Come sostiene Osvaldo Natucci, musicalizador storico di El Beso, una delle più prestigiose milongas di Buenos Aires, il tango nella sua forma tradizionale ha ormai detto tutto quello che aveva da dire. Per questo il tango-canzone oggi non esiste più. Da molto tempo ha perduto l’originaria attitudine a scavare nel profondo della società, a specchiarsi nelle sue esigenze. Gli autori che oggi cercano di farlo rivivere, adattando le antiche sembianze ai tempi attuali, spesso si limitano a imitare modelli di poesia semplicemente anacronistici, ottenendo risultati del più sterile manierismo. Negli ultimi decenni Buenos Aires, Montevideo e Rosario sono cambiate. I ritmi di vita, le condizioni di lavoro, i consumi culturali degli abitanti e dei nuovi immigrati non sono più gli stessi. Con la morte di Homero Manzi ed Enrique Santos Discépolo, avvenuta a distanza di pochi mesi l’uno dall’altro, nel 1951, a parte rare eccezioni i parolieri non sono riusciti a rinnovarsi e hanno finito per perdere il loro tocco magistrale, la capacità di dialogare con la città, finendo a volte per diventare i fantasmi di se stessi.

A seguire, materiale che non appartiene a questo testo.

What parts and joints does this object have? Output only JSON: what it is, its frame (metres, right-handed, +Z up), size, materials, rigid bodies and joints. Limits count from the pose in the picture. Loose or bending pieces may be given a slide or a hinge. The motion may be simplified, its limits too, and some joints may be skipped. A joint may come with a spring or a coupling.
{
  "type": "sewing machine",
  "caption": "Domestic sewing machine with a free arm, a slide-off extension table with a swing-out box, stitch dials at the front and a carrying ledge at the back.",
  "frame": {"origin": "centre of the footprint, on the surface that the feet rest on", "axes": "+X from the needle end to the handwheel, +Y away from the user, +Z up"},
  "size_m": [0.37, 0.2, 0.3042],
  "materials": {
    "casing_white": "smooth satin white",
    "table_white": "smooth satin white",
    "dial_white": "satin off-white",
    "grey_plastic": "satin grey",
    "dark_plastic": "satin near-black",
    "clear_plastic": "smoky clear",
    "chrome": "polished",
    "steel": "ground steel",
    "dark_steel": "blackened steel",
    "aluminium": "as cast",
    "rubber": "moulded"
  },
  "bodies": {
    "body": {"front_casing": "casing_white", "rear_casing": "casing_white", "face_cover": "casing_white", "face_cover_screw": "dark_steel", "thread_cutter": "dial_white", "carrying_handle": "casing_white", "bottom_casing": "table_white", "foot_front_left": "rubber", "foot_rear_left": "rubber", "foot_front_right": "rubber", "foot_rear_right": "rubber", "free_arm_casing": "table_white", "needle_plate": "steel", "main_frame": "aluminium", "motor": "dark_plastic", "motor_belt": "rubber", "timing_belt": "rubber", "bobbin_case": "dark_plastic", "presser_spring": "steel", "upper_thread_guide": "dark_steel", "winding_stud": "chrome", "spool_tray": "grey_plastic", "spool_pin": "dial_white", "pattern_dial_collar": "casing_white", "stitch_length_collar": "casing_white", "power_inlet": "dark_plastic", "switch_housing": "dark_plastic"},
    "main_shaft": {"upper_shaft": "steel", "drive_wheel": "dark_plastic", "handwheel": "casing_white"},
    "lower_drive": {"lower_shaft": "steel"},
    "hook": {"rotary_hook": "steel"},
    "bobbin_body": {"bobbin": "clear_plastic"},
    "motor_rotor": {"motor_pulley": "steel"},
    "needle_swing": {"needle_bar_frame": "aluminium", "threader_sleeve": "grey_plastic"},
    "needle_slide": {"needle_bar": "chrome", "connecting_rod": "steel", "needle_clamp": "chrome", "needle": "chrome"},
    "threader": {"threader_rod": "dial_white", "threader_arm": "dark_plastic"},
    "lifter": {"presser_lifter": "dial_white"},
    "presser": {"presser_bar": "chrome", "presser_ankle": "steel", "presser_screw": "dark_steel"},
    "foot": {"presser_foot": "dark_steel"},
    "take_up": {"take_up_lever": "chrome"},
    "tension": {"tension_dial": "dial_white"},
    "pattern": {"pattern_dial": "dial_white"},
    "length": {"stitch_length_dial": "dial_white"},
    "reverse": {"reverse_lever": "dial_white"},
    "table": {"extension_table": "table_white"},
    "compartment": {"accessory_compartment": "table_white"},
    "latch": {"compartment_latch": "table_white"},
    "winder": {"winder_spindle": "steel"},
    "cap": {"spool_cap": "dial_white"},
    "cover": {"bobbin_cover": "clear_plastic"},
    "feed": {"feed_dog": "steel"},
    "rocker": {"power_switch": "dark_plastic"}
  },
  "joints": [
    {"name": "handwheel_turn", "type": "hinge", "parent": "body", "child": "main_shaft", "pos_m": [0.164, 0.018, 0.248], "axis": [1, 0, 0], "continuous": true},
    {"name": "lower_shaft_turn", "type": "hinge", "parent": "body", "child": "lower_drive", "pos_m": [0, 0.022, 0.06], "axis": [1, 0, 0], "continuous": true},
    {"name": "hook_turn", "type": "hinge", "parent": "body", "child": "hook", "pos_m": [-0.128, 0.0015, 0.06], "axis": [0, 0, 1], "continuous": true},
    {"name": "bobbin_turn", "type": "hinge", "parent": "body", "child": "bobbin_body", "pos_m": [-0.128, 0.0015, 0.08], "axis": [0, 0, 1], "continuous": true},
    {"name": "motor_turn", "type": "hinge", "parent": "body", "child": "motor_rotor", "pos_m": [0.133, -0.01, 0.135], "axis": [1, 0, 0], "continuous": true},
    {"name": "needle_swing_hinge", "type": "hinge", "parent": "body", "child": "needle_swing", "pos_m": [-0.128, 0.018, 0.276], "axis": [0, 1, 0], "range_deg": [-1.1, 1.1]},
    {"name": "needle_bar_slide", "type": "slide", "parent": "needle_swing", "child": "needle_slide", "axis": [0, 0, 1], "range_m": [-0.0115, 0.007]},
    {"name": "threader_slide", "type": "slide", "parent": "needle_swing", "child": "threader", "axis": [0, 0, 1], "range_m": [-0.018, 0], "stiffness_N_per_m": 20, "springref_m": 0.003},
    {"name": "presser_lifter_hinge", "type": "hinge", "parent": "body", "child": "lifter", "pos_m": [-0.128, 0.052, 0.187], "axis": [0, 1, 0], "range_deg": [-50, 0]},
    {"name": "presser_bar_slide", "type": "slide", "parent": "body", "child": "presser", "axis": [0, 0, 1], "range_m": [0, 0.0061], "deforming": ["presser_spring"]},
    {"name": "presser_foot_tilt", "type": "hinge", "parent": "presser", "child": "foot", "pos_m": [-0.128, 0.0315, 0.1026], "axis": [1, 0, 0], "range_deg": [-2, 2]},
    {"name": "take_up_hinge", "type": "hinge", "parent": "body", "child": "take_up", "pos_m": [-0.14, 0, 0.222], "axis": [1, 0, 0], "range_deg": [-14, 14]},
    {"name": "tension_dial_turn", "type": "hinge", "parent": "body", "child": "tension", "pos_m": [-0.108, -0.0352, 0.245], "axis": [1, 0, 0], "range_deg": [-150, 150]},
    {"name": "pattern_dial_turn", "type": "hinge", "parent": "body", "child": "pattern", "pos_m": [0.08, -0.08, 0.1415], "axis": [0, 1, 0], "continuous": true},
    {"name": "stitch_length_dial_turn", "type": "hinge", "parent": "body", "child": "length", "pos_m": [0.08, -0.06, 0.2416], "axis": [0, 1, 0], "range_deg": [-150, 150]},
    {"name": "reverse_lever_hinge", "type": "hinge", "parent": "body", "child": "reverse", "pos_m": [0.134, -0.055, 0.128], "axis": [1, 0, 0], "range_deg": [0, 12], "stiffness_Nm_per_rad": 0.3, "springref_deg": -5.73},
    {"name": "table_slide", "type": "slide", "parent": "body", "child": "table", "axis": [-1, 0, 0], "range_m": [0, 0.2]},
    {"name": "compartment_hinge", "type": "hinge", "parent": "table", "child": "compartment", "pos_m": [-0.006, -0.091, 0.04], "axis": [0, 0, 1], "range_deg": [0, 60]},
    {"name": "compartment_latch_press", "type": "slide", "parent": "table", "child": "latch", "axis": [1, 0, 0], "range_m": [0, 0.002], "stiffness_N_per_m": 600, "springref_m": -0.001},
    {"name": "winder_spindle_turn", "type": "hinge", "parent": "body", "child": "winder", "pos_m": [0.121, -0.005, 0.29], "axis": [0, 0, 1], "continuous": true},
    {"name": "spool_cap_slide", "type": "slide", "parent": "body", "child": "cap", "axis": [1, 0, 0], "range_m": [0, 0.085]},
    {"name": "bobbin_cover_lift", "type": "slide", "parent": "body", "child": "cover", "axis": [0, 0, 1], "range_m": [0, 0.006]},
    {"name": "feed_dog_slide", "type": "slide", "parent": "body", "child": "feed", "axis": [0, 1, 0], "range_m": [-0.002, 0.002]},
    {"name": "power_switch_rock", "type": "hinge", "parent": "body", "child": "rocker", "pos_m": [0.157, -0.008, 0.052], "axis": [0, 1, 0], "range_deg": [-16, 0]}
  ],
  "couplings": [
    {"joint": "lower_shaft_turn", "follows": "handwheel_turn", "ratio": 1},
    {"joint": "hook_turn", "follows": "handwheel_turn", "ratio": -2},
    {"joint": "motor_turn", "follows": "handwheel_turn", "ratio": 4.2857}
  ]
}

Secondo un inguaribile nostalgico come il celebre poeta di tango Enrique Cadícamo, un uomo che ha attraversato un secolo intero, nato nel 1900 e scomparso nel 1999, «il tango bisogna lasciarlo come sta. È una cosa nostra. È impossibile parlare di un tango che verrà». Le parole di Cadícamo trovano eco in quelle del poeta e musicista Fabián Cerezo: «Nonostante tutto credo che il tango non sia morto. Continua a vivere nelle milonghe, antiche o moderne, popolari o turistiche che siano, nelle librerie, nei negozi di dischi, nelle edicole, anche su internet, in attesa di qualcuno che vada a scongelarlo e a goderselo. Il tango continua ad essere ascoltato, suonato, cantato, ballato, criticato. Ci piaccia o no continua ad occupare un posto importante nella vita di noi porteños». (…). A essere morta è in realtà proprio quella vita sociale e culturale che lo rese possibile: il tango delle milonghe e dei conventillos, nella loro dimensione agglutinante o come punti di incontro. Tutto questo già non esiste più e credo che mai più potrà tornare». Anche il grande bandoneonista Rodolfo Mederos ha un atteggiamento problematico: «Il tango attraversa uno stato catalettico. Fu sepolto vivo e adesso ne sentiamo i singulti. Però il peso delle macerie è tanto e non sappiamo come disotterrarlo». Ottimista in tal senso Ricardo Baldou, grande pianista di tango e storico speaker di Radio Nacional Argentina, che in un pomeriggio dell’autunno del 2008, in un bar del centro di Buenos Aires, diceva: «Il tango ha espresso finora solo un 5% delle sue potenzialità. Resta ancora un 95% di margine per la creazione». Bene. Tuttavia la possibilità di dare nuovo senso e imprimere una diversa direzione a un genere che, nella consapevolezza degli interpreti più avvertiti, ha esaurito le risorse di un lungo percorso strettamente legato alle sue origini storiche è una questione che non ha ancora trovato soluzione.